Изменить размер шрифта - +
В десять часов вечера Вика позвонила свекру в институт. Он встревожился и сказал, что сейчас же придет. Через четверть часа он уже был у них.
 
— Может, ему стало плохо? — сказала Вика, едва профессор вошел.
 
— Вы не звонили в «скорую помощь»?
 
— Пет.
 
Стали звонить в «скорую», но Дружникову медицинская помощь не оказывалась. Нет, ничего похожего.
 
Все трое сели у стола и посмотрели друг на друга.
 
— Наверное, комиссия списала его на землю, и теперь он ходит один по городу, — устало сказала Вика.
 
— Но ведь он же знает, что ты будешь тревожиться.
 
— Сейчас ему не до меня, — тихо пояснила Вика.
 
— Но, кажется, естественно со своим горем сначала прийти к жене?
 
— Андрей не делится со мной ни горем, ни радостью. Когда-нибудь потом скажет при случае. — Виктория сказала это просто, без обиды.
 
Она казалась задумчивой и грустной. И удивительно юной. Как будто она не была матерью Санди, а девочкой из десятого класса. На ней было светлое платье с рукавами по локоть. Руки она положила на стол. И Санди невольно заметил, какие хрупкие и тонкие у нее руки. Эти руки поднимали, больных, водили недавно ослепших, не привыкших двигаться в темноте. Эти руки носили Санди, пока он не вырос. Эти слабые плечи готовы были всегда принять тяжелый груз чужого горя. Впрочем, для Виктории не существовало слова «чужой».
 
— Видите ли, он уж такой… Наверно, не может быть иным? — продолжала Виктория Александровна. — А вы… простите, отец, вы делились с семьей своими чувствами и мыслями?
 
Профессор смутился:
 
— Я? Нет. Пожалуй, нет… Но это совсем другое.
 
— Отчего же другое?
 
Николай Иванович посмотрел на Санди, но как-то рассеянно.
 
— Сначала… в первые годы брака я рассказывал жене обо всем.
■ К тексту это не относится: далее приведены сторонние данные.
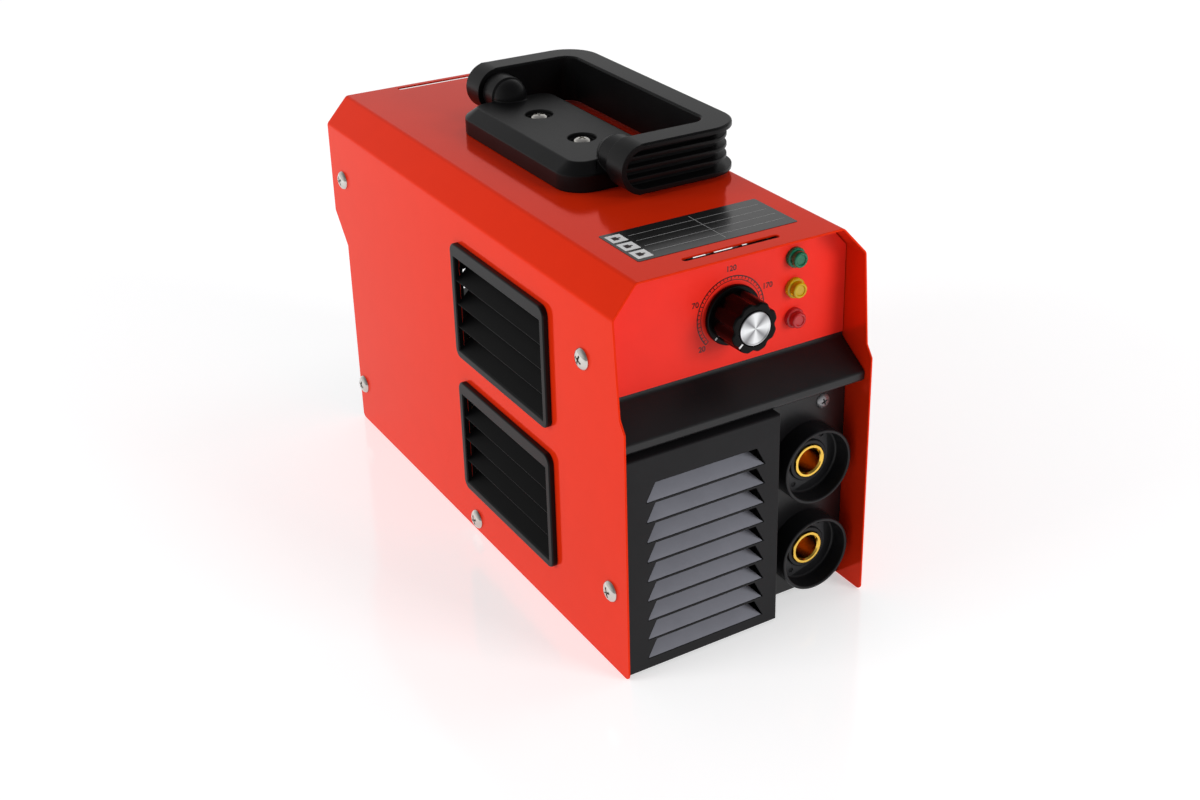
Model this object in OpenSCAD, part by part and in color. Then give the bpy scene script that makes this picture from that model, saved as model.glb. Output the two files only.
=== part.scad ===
// Stick welding inverter: sheet-steel casing with a folding carry handle, front panel with a current
// knob and three lamps, two output sockets, louvred vents, rear fan and the power electronics inside.
// +Z is up, the front faces -Y, and the origin is on the floor under the middle of the casing.

/* [Casing] */
// Width over the cover's side walls
case_w = 140; // [136:1:150]
// Height of the cover above the floor
case_h = 200; // [196:1:212]
// Length from the front lower edge to the rear upper edge
case_l = 331; // [326:1:345]
// Thickness of the cover sheet
cover_t = 1; // [0.8:0.1:1.2]
// Width of the chamfer along each top edge
chamfer_x = 13; // [10:0.5:15]
// Height of the chamfer along each top edge
chamfer_z = 14.5; // [12:0.5:16]
// Outer bend radius of the cover
bend_r = 3; // [2:0.5:5]

/* [Front] */
// Distance of the control panel behind the cover's front lower edge
panel_setback = 22.5; // [20:0.5:24]
// Distance of the socket plate behind the cover's front lower edge
plate_setback = 18.5; // [17:0.5:20]
// Height of the bend between the panel and the ledge
ledge_z = 137; // [134:1:139]
// Height of the ledge's lip above the floor
lip_z = 119.2; // [118.9:0.1:121]
// Thickness of the bent front sheet
plate_t = 1.2; // [1:0.1:1.5]

/* [Controls] */
// Sideways place of the current knob
knob_x = 2; // [-4:0.5:6]
// Height of the current knob
knob_z = 165.5; // [163:0.5:168]
// Radius of the knob's skirt
knob_skirt_r = 15; // [14:0.5:17]
// Radius of the knob's fluted body
knob_body_r = 12.6; // [11.5:0.1:13.5]
// Angle of the pointer at the lowest setting, counter-clockwise from +X
knob_rest_angle = 222; // [215:1:230]
// Sideways place of the three lamps
lamp_x = 38; // [34:0.5:42]
// Height of the lowest lamp
lamp_z = 154.5; // [152:0.5:158]
// Distance between lamps
lamp_pitch = 15.6; // [14:0.1:17]

/* [Sockets] */
// Sideways place of both output sockets
socket_x = 45; // [44:0.5:46]
// Height of the lower socket
socket_z = 26.5; // [24:0.5:28]
// Distance between the two sockets
socket_pitch = 50.5; // [48:0.5:54]
// Outer radius of the socket shroud
shroud_r = 20; // [19:0.5:20.5]
// Bore radius of the brass insert
socket_bore_r = 6.5; // [6:0.1:6.6]

/* [Vents] */
// Length of a side vent
vent_l = 98.5; // [90:0.5:104]
// Height of a side vent
vent_h = 64.5; // [62:0.5:66]
// How far a side vent stands out of the cover
vent_proud = 3; // [2:0.5:4]
// Blades in a side vent
vent_blades = 3; // [2:1:4]
// Louvres in the front grille
louvres = 9; // [6:1:10]
// Distance between the louvres
louvre_pitch = 10.75; // [10.2:0.05:10.9]

/* [Handle] */
// Radius of the handle's hinge ends
hub_r = 13; // [12:0.5:13.5]
// Length of the handle along the casing
grip_l = 168; // [160:1:176]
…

Но она никогда не понимала меня. На все, что я ей говорил, была реакция как раз обратная той, которую бы я хотел вызвать. Когда я был возмущен, огорчен или унижен, она только пожимала плечами: «А как же иначе? Ничего здесь нет унизительного для ученого». Когда я жаждал сочувствия, она радовалась. Если я радовался, она беспокоилась и огорчалась. Разговоры по душам кончались ссорой. А потом отчуждение и взаимная неприязнь. Когда я стал академиком, гм, да… она прекратила всякие споры. Берегла мой покой. Но я по глазам ее видел, что она думает, и все равно раздражался. И я стал молчать. Собственно, мы молчали годами. Да.
 
— И в этом молчании Андрюша вырос, — просто, без укора заметила Виктория Александровна.
 
— Вы думаете поэтому? Он родился таким. Мальчиком был угрюм, флегматичен, замкнут. Я поражаюсь, как он выбрал профессию летчика. Это меня очень, помню, изумило.
 
— На работе он не флегматичен, — возразила Виктория. — И когда он влюбился в меня, тоже не был флегматичен. Ведь он буквально завоевал меня. Заставил себя полюбить. Сначала он мне даже не понравился. Подружки говорили о нем:»Бурбон какой-то!» Потом я увидела в нем настоящее, запрятанное очень глубоко. Сначала он раскрылся насколько мог. Но потом… к концу первого года супружества, он стал снова таким, каким был в детстве. Как вы говорите, замкнутым и угрюмым.
 
— Вам, наверно, очень тяжело с моим сыном? — горько сказал Николай Иванович.